First, as Blackstone says, nobody who thought about it for “a moment would wish to retain the absolute and uncontrolled power of doing whatever he pleases. . . . [T]hen there would be no security to individuals in any of the enjoyments of life.”
Second, we were made for community. Adam and Eve and their progeny have formed one and the new humanity in Christ is forming another.
This leads us to civil liberty.
The Relation Between Natural and Civil Liberty
Blackstone says civil liberty is “natural liberty so far restrained by human laws (and no farther) as is necessary and expedient for the general advantage of the public.”
If we put this in theological terms, it means magistrates who understand they present to the public an image of God in their judgments would frame laws consonant to their understanding that individuals and community are analogous to the triune nature of God. One should never be absorbed into the other and eliminated.
That is hard, but people with who don’t understand that the triune nature is to be revealed in nature and in the arts of our endeavors will go too far in one direction or the other. They tend to put the primacy of the state over that of the individual or vice versa.
Natural Liberty Includes Personal Liberty
In any event, as said in Part 3, civil liberty “consists in the power of doing whatever the laws permit.” Therefore, a magistrate and the people must know what kind of liberty the law in the Fifth and Fourteenth Amendments permit.
With respect to those amendments, the broad understanding of natural liberty stated above entails what Blackstone calls “personal liberty.”
[P]ersonal liberty consists in the power of locomotion, of changing situation, or moving one’s person to whatsoever place one’s own inclination may direct, without imprisonment or restraint, unless by due course of law.
This is meaning of the word “liberty” in the Fifth and Fourteenth Amendments, It is also protected by “due process of law.” That protection is mandatory (it’s elimination would be unlawful per se) because this aspect of liberty is part of the absolute right of natural liberty stated above.
SCOTUS’s Denial of God and Perversion of Liberty
This seems rather straightforward, but the United States Supreme Court, having divorced itself from God, has divorced law from its history. As a result it has made a mess of the word “liberty” in the Constitution and rendered judgments diametrically opposed to God’s creational design.
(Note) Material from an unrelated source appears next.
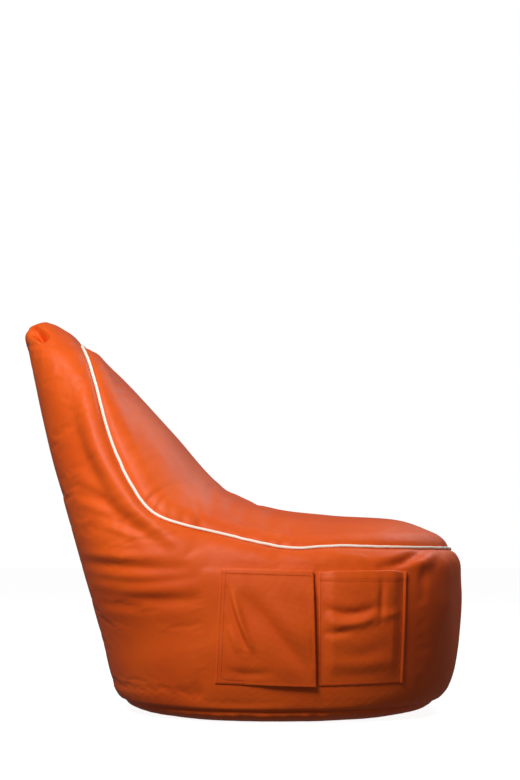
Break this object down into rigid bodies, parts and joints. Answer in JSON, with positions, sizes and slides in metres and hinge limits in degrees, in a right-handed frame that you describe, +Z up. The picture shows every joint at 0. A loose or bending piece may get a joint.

For fifty years, the word “liberty” under the Fourteenth Amendment (which applies to states) meant the right of a woman to hire a doctor to kill her unborn child. So much for God’s call to fruitfulness.
Since 2015, it has meant the right of two men to insist that the civil law (enacted statutes) require magistrates to issue them a marriage license and everyone call them “married.” So much for God’s design for the marital relationship.
These judgments by the Court have nothing to do with what the word liberty means in the U.S. Constitution.
What Should We Do?
I believe it is time Christian policy leaders and legal advocates to begin putting these precedents before the U.S. Supreme Court. They should put the majority of the justices in a position in which they must expressly reject the hundreds of years of legal precedent that brought forth true liberty.
If Christians persist in relying only on the perverted precedents of the present to argue for our liberties, we will lose our natural liberty. The makers of civil laws no longer know what liberty is, much less its absolute character as having come from God. If we continue to play their game, the omni-competent civil state will crush us and deservedly so.
If you don’t believe it can happen, here is an example. Civil law was the Supreme Court’s excuse to overturn civil laws respecting “natural” marriage in all fifty states.
And ministers of the Gospel unwittingly affirm that understanding of the marital relation when, as agents of the state, they sign those licenses. Those who do are giving away their natural liberty under the yoke of a godless form of civil liberty.